Still, it sent a shiver down his spine. News traveled fast around here, and if someone had managed to see Dr. Applewhite being arrested and spread it around the campus already, it seemed quite likely that they had done the same for him. So, another dent to his already battered reputation.
Mind you, at least he had been released. Maybe that would help matters.
The sound of a car horn blaring outside startled Wardenford, and he rose to look out the window. “Goodness me,” he muttered, shaking his head. “They shouldn’t be making that kind of racket this early in the morning. Some people are still asleep. What time is it now, anyway?”
“It’s nine-sixteen.”
Nine-sixteen…? That didn’t sound right, surely? Had so many hours flown by while Wardenford was staring into the bottom of a coffee cup? No, and the city was still quiet, people only just getting onto their commutes, school buses just starting to go past for the first time. Wardenford glanced at his watch, scratched and battered from many a drinking session that ended badly, and saw that he was right.
It was six-nineteen.
He opened his mouth to laugh and tell Matthias that he had got it the wrong way around, but then stopped himself. Hang on a second, here, James, he told himself. Now, just hang on and think about this.
The equations were all jumbled up, all out of order. The numbers, the letters, in the wrong places.

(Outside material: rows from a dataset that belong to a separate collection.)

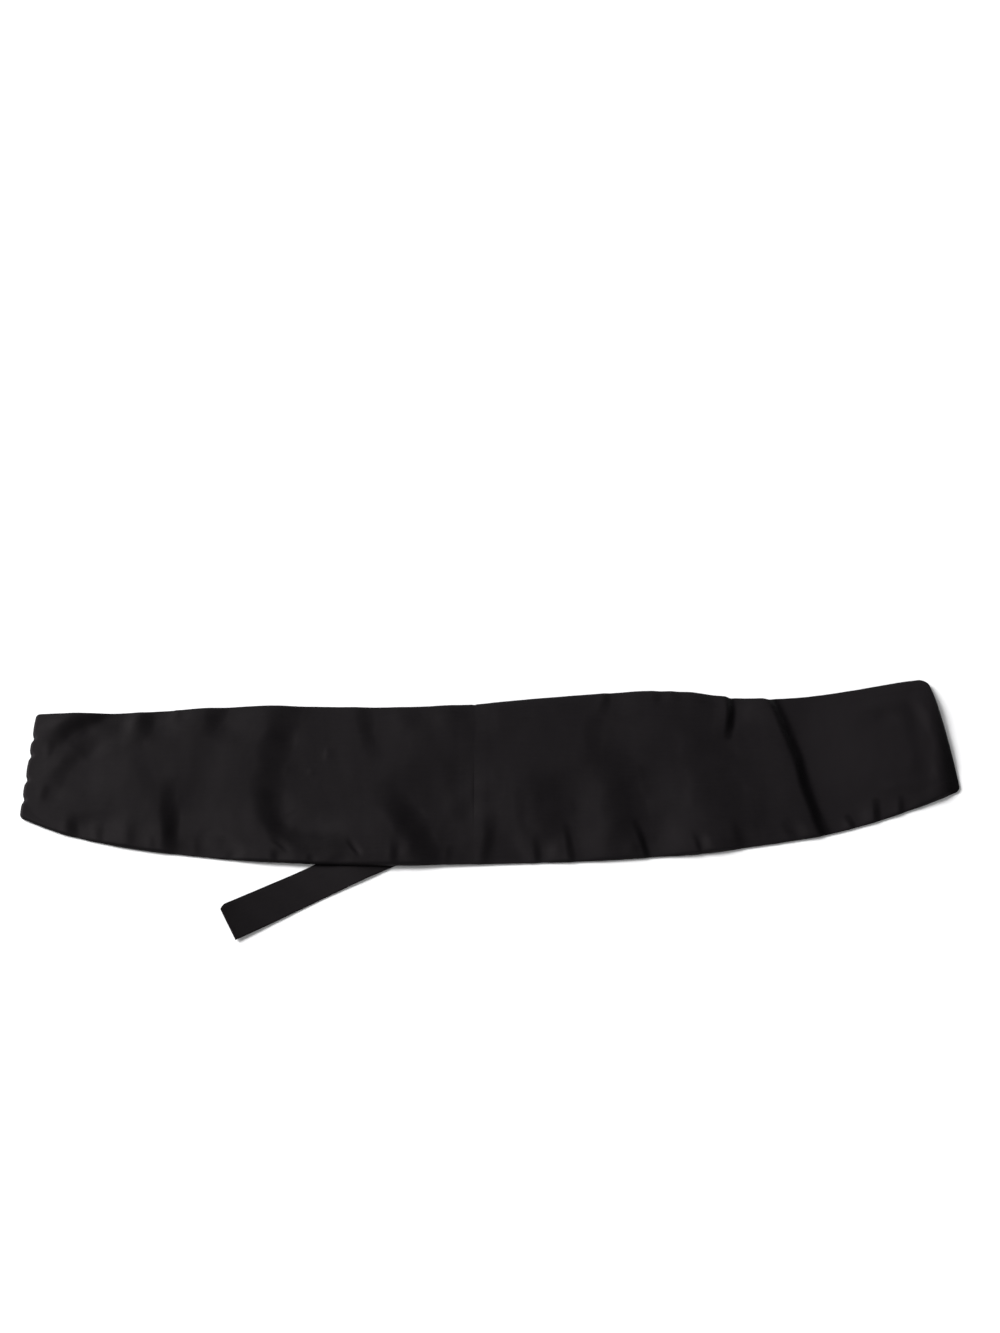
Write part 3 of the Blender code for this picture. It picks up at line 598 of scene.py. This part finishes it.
def back_sheet(name):
    """The back: one ply that lies on the surface and on the ties, its edge turned up into the seam."""
    inset = 2.62
    along = [inset, 2.9, 3.4, 4.2] + even(4.2, WHOLE - 4.2, 2.1) + [WHOLE - 4.2, WHOLE - 3.4, WHOLE - 2.9, WHOLE - inset]
    steps = [inset, 2.9, 3.4]
    rows = [(e, None, None) for e in steps] + [(None, None, k / 56) for k in range(0, 57)] + [(None, e, None) for e in reversed(steps)]
    x, y, d, v, left, right, low, high = plan(along, rows, 0.0)
    # little slack puckers along its seam, and slow waves that lift it a hair off the surface
    waves = 0.16 * np.clip(fields(x, y, (30.0, 40.0), 2, 31.0), 0, 1)
    within = np.maximum(d - inset, 0.0)
    hem = 0.22 * np.clip(fields(x, y, (7.0, 30.0), 2, 37.0), 0, 1) * np.exp(-within / 5.0)
    z = lift(x, y) + 0.2 + waves + hem + 0.42 * np.exp(-within / 0.3)
    n, m = x.shape
    verts = [(x[i, j], y[i, j], z[i, j]) for i in range(n) for j in range(m)]
    at = lambda i, j: i * m + j
    faces = [(at(i, j), at(i, j + 1), at(i + 1, j + 1), at(i + 1, j)) for i in range(n - 1) for j in range(m - 1)]
    piece = new_mesh(name, verts, faces, (("wear", list(np.exp(-within / 1.6).ravel())),))
    return thicken(piece, CLOTH)


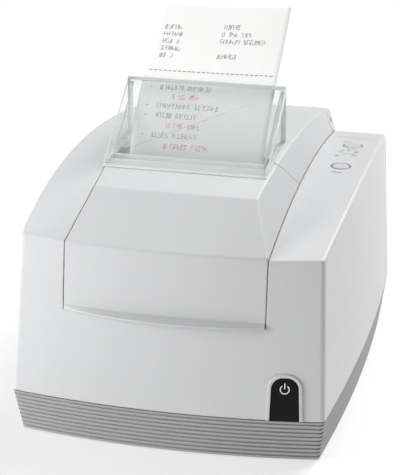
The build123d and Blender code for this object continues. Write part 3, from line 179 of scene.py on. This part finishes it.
def gloss(name, color, roughness=0.06):
    """Polished plastic with hairline scratches and finger smears."""
    n = Nodes(name)
    streak = n.noise(60.0, 5.0, 0.6, n.stretched((1.0, 1.0, 14.0)))
    smear = n.noise(45.0, 3.0)
    shade = n.mix(n.ramp(smear, 0.0, 1.0), scaled(color, 0.85), scaled(color, 1.25))
    rough = n.math("ADD", n.ramp(smear, 0.0, 0.03), n.ramp(streak, roughness, roughness + 0.04))
    n.set(Base_Color=shade, Roughness=rough, Normal=n.bump(streak, 0.02, 0.00001))
    n.shader.inputs["Specular IOR Level"].default_value = 0.12
    n.shader.inputs["Coat Weight"].default_value = 0.05
    n.shader.inputs["Coat Roughness"].default_value = 0.04
    return n.material


def metal(name, color, roughness=0.32, stretch=(1.0, 60.0, 60.0), scale=40.0, metallic=1.0, stains=0.12):
    """Drawn or brushed metal: fine lines along one axis, dull patches and bright edges."""
    n = Nodes(name)
    lines = n.noise(scale, 5.0, 0.65, n.stretched(stretch))
    patch = n.noise(55.0, 4.0)
    shade = n.mix(n.ramp(lines, 0.0, 1.0, 0.25, 0.75), scaled(color, 0.86), scaled(color, 1.08))
    shade = n.mix(n.ramp(patch, 0.0, stains, 0.45, 0.7), shade, scaled(color, 0.55))
    shade = n.mix(n.math("MULTIPLY", n.worn_edges(), 0.5), shade, scaled(color, 1.35))
    rough = n.math("ADD", n.ramp(patch, -0.03, 0.07), n.ramp(lines, roughness - 0.05, roughness + 0.08))
    n.set(Base_Color=shade, Roughness=rough, Normal=n.bump(lines, 0.15, 0.00003))
    n.shader.inputs["Metallic"].default_value = metallic
    return n.material


def rubber(name, color):
    """Matt rubber with a ground surface and pale dust in its pores."""
    n = Nodes(name)
    pores = n.cells(1400.0)
    dust = n.noise(120.0, 5.0)
    shade = n.mix(n.ramp(dust, 0.0, 0.35, 0.45, 0.75), color, scaled(color, 2.4))
    shade = n.mix(n.math("MULTIPLY", n.worn_edges(), 0.3), shade, scaled(color, 3.0))
    rough = n.ramp(dust, 0.72, 0.9)
    n.set(Base_Color=shade, Roughness=rough, Normal=n.bump(pores, 0.5, 0.00006))
    return n.material


def paper(name, color, warm, glow=0.0):
    """Uncoated roll paper: fibres and soft mottling, with a glow for the light that comes through it."""
    n = Nodes(name)
    fibres = n.noise(1500.0, 6.0, 0.7, n.stretched((1.0, 0.35, 0.35)))
    mottle = n.noise(85.0, 4.0)
    shade = n.mix(n.ramp(mottle, 0.0, 1.0), color, warm)
    shade = n.mix(n.ramp(fibres, 0.0, 0.16, 0.5, 0.75), shade, scaled(warm, 0.8))
    n.set(Base_Color=shade, Roughness=n.ramp(fibres, 0.78, 0.95), Normal=n.bump(fibres, 0.25, 0.00004))
    n.shader.inputs["Specular IOR Level"].default_value = 0.25
    n.shader.inputs["Emission Color"].default_value = (1.0, 1.0, 0.99, 1.0)
    n.shader.inputs["Emission Strength"].default_value = glow
    return n.material


def card(name, color):
    """Wound cardboard with a spiral seam."""
    n = Nodes(name)
    fibres = n.noise(700.0, 6.0, 0.7, n.stretched((1.0, 4.0, 4.0)))
    wind = n.add("ShaderNodeTexWave")
    wind.inputs["Scale"].default_value = 18.0
    wind.inputs["Distortion"].default_value = 0.6
    n.join(n.stretched((1.0, 0.4, 0.4)), wind.inputs["Vector"])
    shade = n.mix(n.ramp(fibres, 0.0, 1.0), scaled(color, 0.8), scaled(color, 1.15))
    shade = n.mix(n.ramp(wind.outputs["Fac"], 0.0, 0.25, 0.9, 1.0), shade, scaled(color, 0.5))
    n.set(Base_Color=shade, Roughness=n.ramp(fibres, 0.8, 0.95), Normal=n.bump(fibres, 0.4, 0.0001))
    return n.material


def circuit_board(name, color):
    """Solder mask over copper runs, with rows of plated holes."""
    n = Nodes(name)
    runs = n.cells(260.0, "DISTANCE_TO_EDGE", n.stretched((1.0, 0.45, 1.0)))
    trace_mask = n.ramp(runs, 1.0, 0.0, 0.02, 0.06)
    holes = n.ramp(n.cells(330.0), 1.0, 0.0, 0.05, 0.11)
    weave = n.noise(800.0, 3.0)
    shade = n.mix(n.ramp(weave, 0.0, 1.0), scaled(color, 0.85), scaled(color, 1.15))
    shade = n.mix(n.math("MULTIPLY", trace_mask, 0.7), shade, scaled(color, 2.1))
    shade = n.mix(holes, shade, (0.62, 0.60, 0.52))
    rough = n.math("SUBTRACT", n.ramp(weave, 0.32, 0.42), n.math("MULTIPLY", holes, 0.12))
    height = n.math("ADD", trace_mask, holes)
    n.set(Base_Color=shade, Roughness=rough, Normal=n.bump(height, 0.5, 0.00004))
    return n.material


def clear_plastic(name, color, roughness=0.03):
    """Cast clear sheet: faint tint, a few hairlines and slight waviness."""
    n = Nodes(name)
    hair = n.noise(260.0, 4.0, 0.6, n.stretched((1.0, 8.0, 1.0)))
    wave = n.noise(26.0, 2.0)
    tint = n.mix(n.ramp(wave, 0.0, 1.0), color, scaled(color, 0.985))
    rough = n.ramp(hair, roughness, roughness + 0.03)
    n.set(Base_Color=tint, Roughness=rough, Normal=n.bump(wave, 0.05, 0.0001))
    n.shader.inputs["Transmission Weight"].default_value = 1.0
    n.shader.inputs["IOR"].default_value = 1.49
    return n.material


def frosted(name, color):
    """Milky light pipe with a fine grain."""
    n = Nodes(name)
    grains = n.noise(900.0, 3.0)
    shade = n.mix(n.ramp(grains, 0.0, 1.0), scaled(color, 0.9), scaled(color, 1.1))
    n.set(Base_Color=shade, Roughness=n.ramp(grains, 0.3, 0.45), Normal=n.bump(grains, 0.2, 0.00002))
    n.shader.inputs["Transmission Weight"].default_value = 0.3
    n.shader.inputs["Coat Weight"].default_value = 0.3
    return n.material


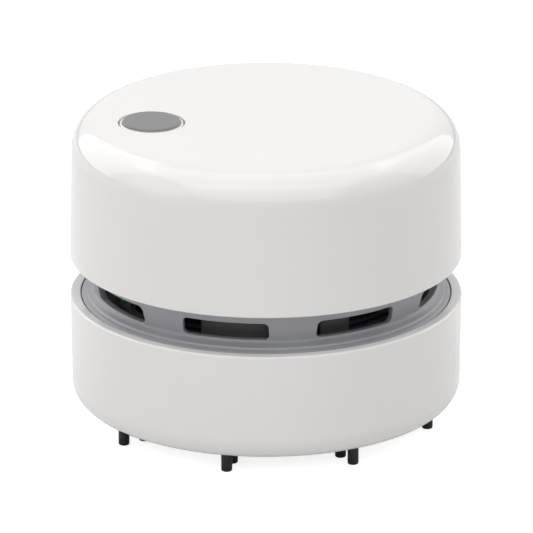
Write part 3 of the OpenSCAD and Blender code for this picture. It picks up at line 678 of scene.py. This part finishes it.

And Matthias was speaking so carefully, with so much control, using as few words as he possibly could.
Not that there was any need to read too far into that, was there? Perhaps he was overtired. Yes, that was probably all. To read any more into it would be absurd.
“Well,” Wardenford said briskly, turning back from the window and resuming his spot on the sofa. “Some people just don’t have any sense of what’s right, do they? I imagine there was barely any reason for them to hit the horn at all. You know what these road-rage inner-city drivers are like.”
Matthias laughed politely, nodding his head.
And Wardenford remembered something—something he had not thought of for a long time. The equation that Dr. Applewhite had shared with him. The fact that he had then shared it with Matthias, hoping that the lad would be able to use his talents to find the correction.
He’d been working on it, hadn’t he? Back then. Before the scandal hit.
Matthias had seen the equation, and there was something wrong with him now. The numbers. He had mixed up the numbers when he read the time.
Just like the numbers had been mixed up in the equations.
And, oh god, there it was: Matthias had been a student of Henderson’s. He’d known Cole. God, there it all was.
It was him.
This benign-looking, innocuous student. This college dropout who had once had everything at his feet thanks to his supreme intelligence. This boy who Wardenford had spoken with and come to know, and hoped to lead to greatness.
He was a murderer.
Wardenford made sure to smile at him, willing himself to carry it right through to his eyes. Matthias had never been stupid, and he wasn’t now. If there was any way that he suspected that Wardenford knew who he really was—and, he realized with an extra thrill of fear—why he was really there, it would be over.
Because Matthias Kranz wasn’t there for a cup of coffee and a nice chat about old times.
He was there to murder James Wardenford.